Maduro's opponents fan flames of Venezuela birther debate
By JOSHUA GOODMAN and JORGE RUEDA, Associated Press
Oct 25, 2016 11:59 AM CDT
Lawmakers stand as a group of government supporters force their way into the National Assembly in Caracas, Venezuela, Sunday, Oct. 23, 2016. Government supporters interrupted a special congressional session where lawmakers were discussing bringing legal charges against President Nicolas Maduro. (AP...   (Associated Press)

CARACAS, Venezuela (AP) — A birther debate is heating up in Venezuela as President Nicolas Maduro's opponents seek to push the embattled socialist leader from office at any cost.

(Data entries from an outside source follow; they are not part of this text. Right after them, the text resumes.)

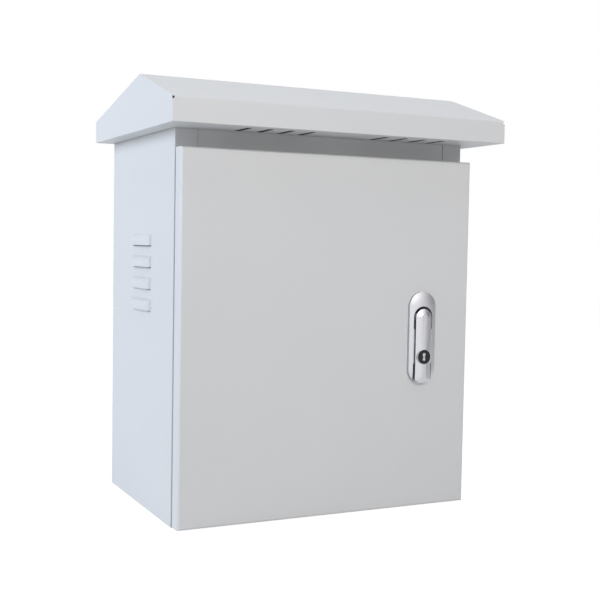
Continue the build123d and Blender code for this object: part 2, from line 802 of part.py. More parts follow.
# Cam: a flat tongue that swings behind the frame flange
tip_z = spindle_z + cam_reach - cam_half
cam = slab(-cam_half, cam_half, spindle_z, tip_z, cam_w0, cam_w1)
cam += disc(spindle_z, cam_half, cam_w0, cam_w1) + disc(tip_z, cam_half, cam_w0, cam_w1)
cam -= slab(-half_square, half_square, square_low, square_high, cam_w0 - 1, cam_w1 + 1)
washer_w0 = cam_w0 - cam_washer_thick
cam_washer = disc(spindle_z, cam_washer_radius, washer_w0, cam_w0)
cam_washer -= disc(spindle_z, spindle_end_radius, washer_w0 - 1, cam_w0 + 1)
cam_nut = lock_nut(spindle_z, m6_across, spindle_end_radius, washer_w0 - m6_nut, washer_w0)
save("latch_cam", outward(cam))
save("cam_washer", outward(cam_washer))
save("cam_nut", outward(cam_nut))


# Lever: bevelled bar with a round head, a boss for the pin and a seat for the key cylinder
def bevelled_round(z, radius):
    # A round end: an upright edge, then a cone up to the top
    edge = lever_under + lever_edge
    slope = lever_half - lever_flat
    cone = Pos(0, z, (edge + lever_top) / 2) * Cone(radius, radius - slope, lever_top - edge)
    return disc(z, radius, lever_under, edge) + cone


lever_section = make_face(
    Polyline(
        (-lever_half, lever_under),
        (-lever_half, lever_under + lever_edge),
        (-lever_flat, lever_top),
        (lever_flat, lever_top),
        (lever_half, lever_under + lever_edge),
        (lever_half, lever_under),
        close=True,
    )
)
bar = Pos(0, spindle_z, 0) * Rot(90, 0, 0) * extrude(lever_section, spindle_z - lock_low)
end_round = bevelled_round(end_low, lock_half - lever_end_inset)
upper_keep = slab(-2 * lever_half, 2 * lever_half, end_low, spindle_z, 0, 2 * lever_top)
lever = (bar & (upper_keep + end_round)) + bevelled_round(spindle_z, lever_half)
lever += disc(key_z, key_boss_radius, lever_under, lever_top)
boss = disc(spindle_z, boss_radius, boss_bottom, lever_under)
boss -= slab(-boss_radius, boss_radius, spindle_z + boss_above_pin, spindle_z + 2 * boss_radius, 0, lever_under)
lever += boss
slot_half = tongue_half + slot_play
slot_top = pin_height + tongue_round + slot_play
slot_low, slot_high = spindle_z - slot_half_length, spindle_z + slot_half_length
lever -= slab(-slot_half, slot_half, slot_low, slot_high, boss_bottom - 1, slot_top)
lever_pin = Pos(0, spindle_z, pin_height) * Rot(0, 90, 0) * Cylinder(pin_radius, 2 * pin_half)
lever -= lever_pin
lever -= disc(key_z, barrel_radius + barrel_fit, lever_under - 1, lever_top + 1)
grip_low = key_z + key_boss_radius + grip_margin
grip_high = spindle_z - boss_radius - grip_margin
lever -= slab(-grip_half, grip_half, grip_low, grip_high, lever_under - 1, lever_under + grip_hollow)
save("lever", outward(lever))
save("lever_pin", outward(lever_pin))

# Key cylinder: barrel in the lever, turning plug, and a cap with a keyhole window
barrel = disc(key_z, barrel_radius, barrel_bottom, lever_top)
barrel -= disc(key_z, plug_radius + plug_play, barrel_bottom + barrel_floor, lever_top + 1)
plug_w0 = barrel_bottom + barrel_floor + plug_recess
plug_w1 = lever_top - plug_recess
plug = disc(key_z, plug_radius, plug_w0, plug_w1)
half_slot = key_slot_width / 2
half_key = key_slot_length / 2
plug -= slab(-half_slot, half_slot, key_z - half_key, key_z + half_key, plug_w1 - key_slot_depth, plug_w1 + 1)
cap = disc(key_z, cap_radius, lever_top, lever_top + cap_thick)
cap = chamfer(cap.edges().sort_by(Axis.Z)[-1], 0.4)
window = disc(key_z + window_top, window_top_radius, lever_top - 1, lever_top + 2)
window += disc(key_z + window_foot, window_foot_radius, lever_top - 1, lever_top + 2)
window_z0, window_z1 = key_z + window_foot, key_z + window_top
window += slab(-window_waist, window_waist, window_z0, window_z1, lever_top - 1, lever_top + 2)
cap -= window
save("key_barrel", outward(barrel))
save("key_plug", outward(plug))
save("key_cap", outward(cap))

print("overall height", ridge_z, "width", 2 * hood_half, "depth", hood_y1 - hood_y0)
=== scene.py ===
import json
import math

import bmesh
import bpy
from mathutils import Matrix, Vector


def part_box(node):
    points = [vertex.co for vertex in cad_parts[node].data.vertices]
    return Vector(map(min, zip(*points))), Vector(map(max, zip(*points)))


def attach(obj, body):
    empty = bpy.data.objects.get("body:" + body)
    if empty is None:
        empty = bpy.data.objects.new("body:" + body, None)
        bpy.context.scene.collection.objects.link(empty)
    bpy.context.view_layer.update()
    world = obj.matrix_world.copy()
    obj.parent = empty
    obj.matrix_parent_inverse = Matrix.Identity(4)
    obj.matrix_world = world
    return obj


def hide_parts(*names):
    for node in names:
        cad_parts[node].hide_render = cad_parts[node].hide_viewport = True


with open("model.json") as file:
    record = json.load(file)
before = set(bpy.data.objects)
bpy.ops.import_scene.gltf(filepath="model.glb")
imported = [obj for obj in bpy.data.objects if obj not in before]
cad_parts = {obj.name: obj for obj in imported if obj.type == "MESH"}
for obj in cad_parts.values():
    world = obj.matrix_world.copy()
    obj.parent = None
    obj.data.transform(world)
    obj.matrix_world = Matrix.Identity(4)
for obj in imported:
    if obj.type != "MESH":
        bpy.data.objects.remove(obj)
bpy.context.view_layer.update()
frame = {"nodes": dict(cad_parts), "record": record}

nodes = frame["nodes"]
mm = 0.001
near = 0.01   # mm, how close a point has to be to count as lying on a face
print("stage: frame loaded,", len(nodes), "nodes")


def linear(hexColour):
    # sRGB hex to linear RGBA
    out = []
    for i in (0, 2, 4):
        c = int(hexColour[i:i + 2], 16) / 255
        out.append(c / 12.92 if c <= 0.04045 else ((c + 0.055) / 1.055) ** 2.4)
    return (*out, 1.0)


def addNode(tree, kind, settings=None, inputs=None, links=None):
    # One node with its settings, its unlinked inputs and the sockets that feed it
    node = tree.nodes.new(kind)
    for name, value in (settings or {}).items():
        setattr(node, name, value)
    for name, value in (inputs or {}).items():
        node.inputs[name].default_value = value
    for name, source in (links or {}).items():
        tree.links.new(source, node.inputs[name])
    return node


def blankMaterial(name):
    material = bpy.data.materials.new(name)
    material.use_nodes = True
    material.node_tree.nodes.clear()
    return material, material.node_tree


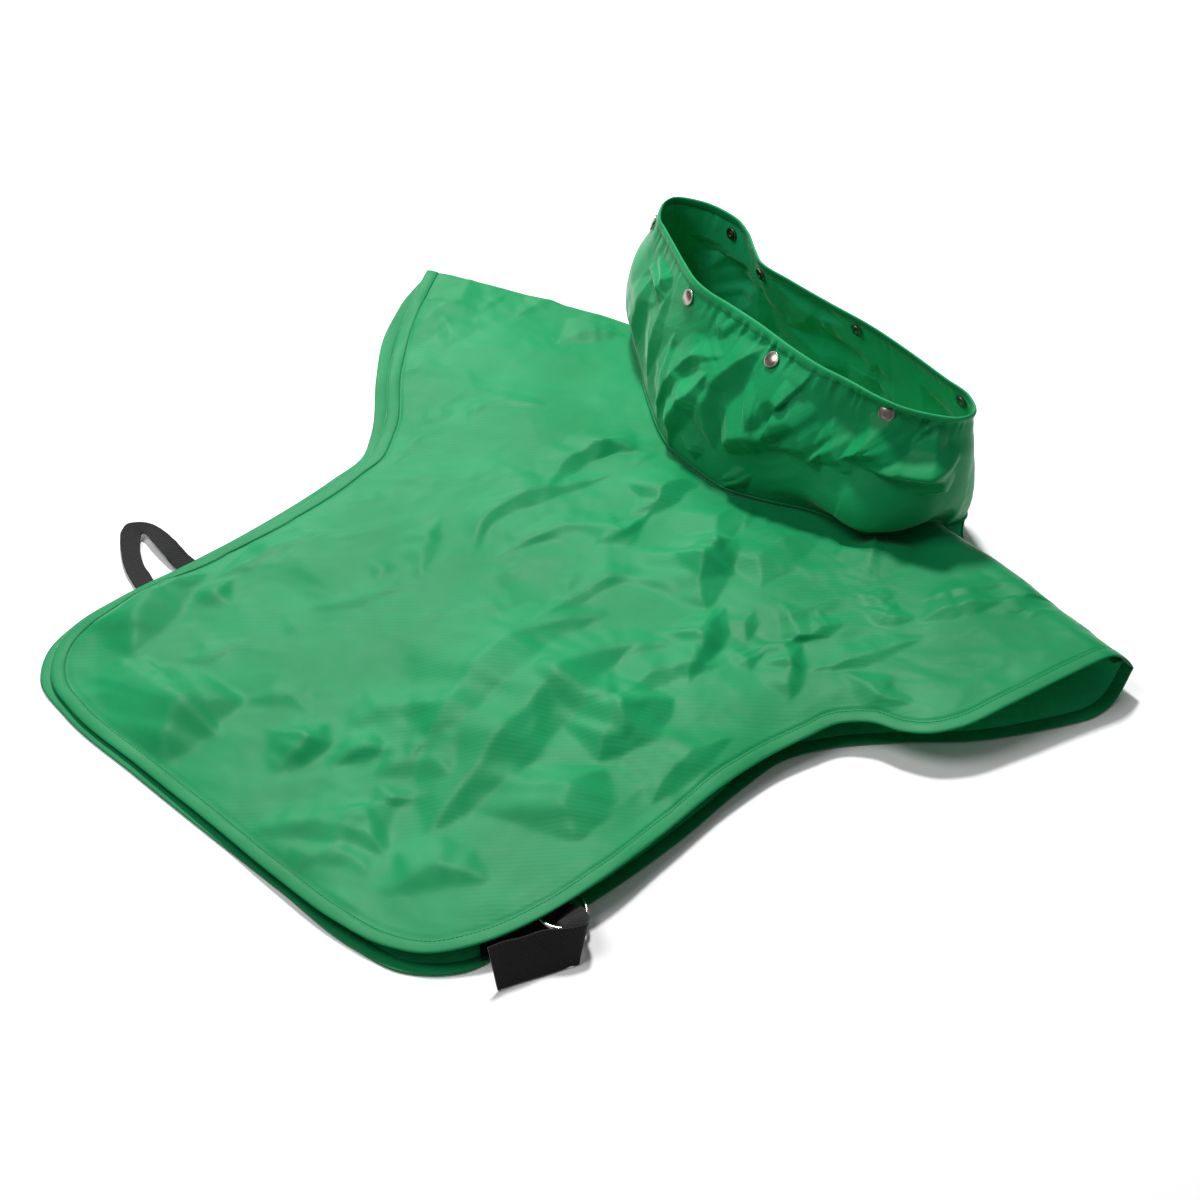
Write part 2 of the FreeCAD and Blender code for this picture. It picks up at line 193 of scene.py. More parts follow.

On Tuesday, the opposition-controlled congress began debating Maduro's "constitutional situation" in which lawmakers vow to present evidence that he's a dual Colombian citizen and therefore constitutionally ineligible to hold Venezuela's highest office.

The birther argument and allegations that Maduro has abandoned the presidency — basically that he's not doing his job — have been gaining momentum after the opposition last week declared itself in open rebellion and called for mass demonstrations over the government's decision to suspend a recall referendum seeking the president's removal.

While both arguments against Maduro are seen as a stretch, analysts say they're a natural reaction to the government's own trampling of the constitution in scrapping the recall that offered the best hope of resolving deeply polarized Venezuela's political and economic crisis.

"If Maduro has dual nationality, he has no constitutional right to govern Venezuela," said Juan Miguel Matheus, an opposition lawmaker, as Tuesday's special session to evaluate whether Maduro had broken the constitutional order was getting underway. "He'll go down as one of the biggest liars in history and the constitutional mechanisms to remove him from power and call new elections should be activated."

Ever since taking office in 2013, Maduro has been beset by unsubstantiated claims and forged documents circulating on the internet that he was born in the border town of Cucuta, Colombia. The controversy stems from his mother being Colombian. Many Venezuelans have at least one Colombian parent who migrated to the oil-rich nation during decades of political violence across the border.

Venezuelan officials have long dismissed the birther claims as baseless and a smoke screen by the opposition to undermine his rule.

The head of electoral council in 2013 briefly flashed on TV a hand-written birth certificate registering his birth in a downtown Caracas neighborhood 53 years ago and a leaked U.S. State Department cable from 2006 also states he was born in the capital.

But like the birther controversy surrounding Barack Obama in the U.S., the lack of any evidence hasn't stopped his opponents from speculating.

Walter Marquez, a former lawmaker and historian who has been pushing the issue, says Maduro's Venezuelan birth certificate contains a number of irregularities, including it having been drafted two years after he was born. Maduro himself has never addressed the issue publicly.

Venezuela's constitution requires that the president be Venezuelan by birth and not hold other nationalities. Colombia's constitution, however, gives the right to citizenship to anyone born to at least one Colombian parent, another argument embraced by the Venezuelan birthers who say Maduro would have had to renounce that presumed right before taking office in 2013

"More than a birth certificate — what we want is for Maduro to go," Marquez told The Associated Press.

Maduro has been defiant in the face of mounting criticism at home and abroad.

On Tuesday, government workers and supporters are holding a rally downtown waiting for the president to arrive from a tour of the Middle East and Europe that included a surprise stop Monday at the Vatican for a private meeting with Pope Francis.

Even while chastising critics, Maduro has shown a willingness to defuse the crisis. He has agreed to a Vatican request for dialogue starting on Oct. 30 with talks in the Caribbean island of Margarita.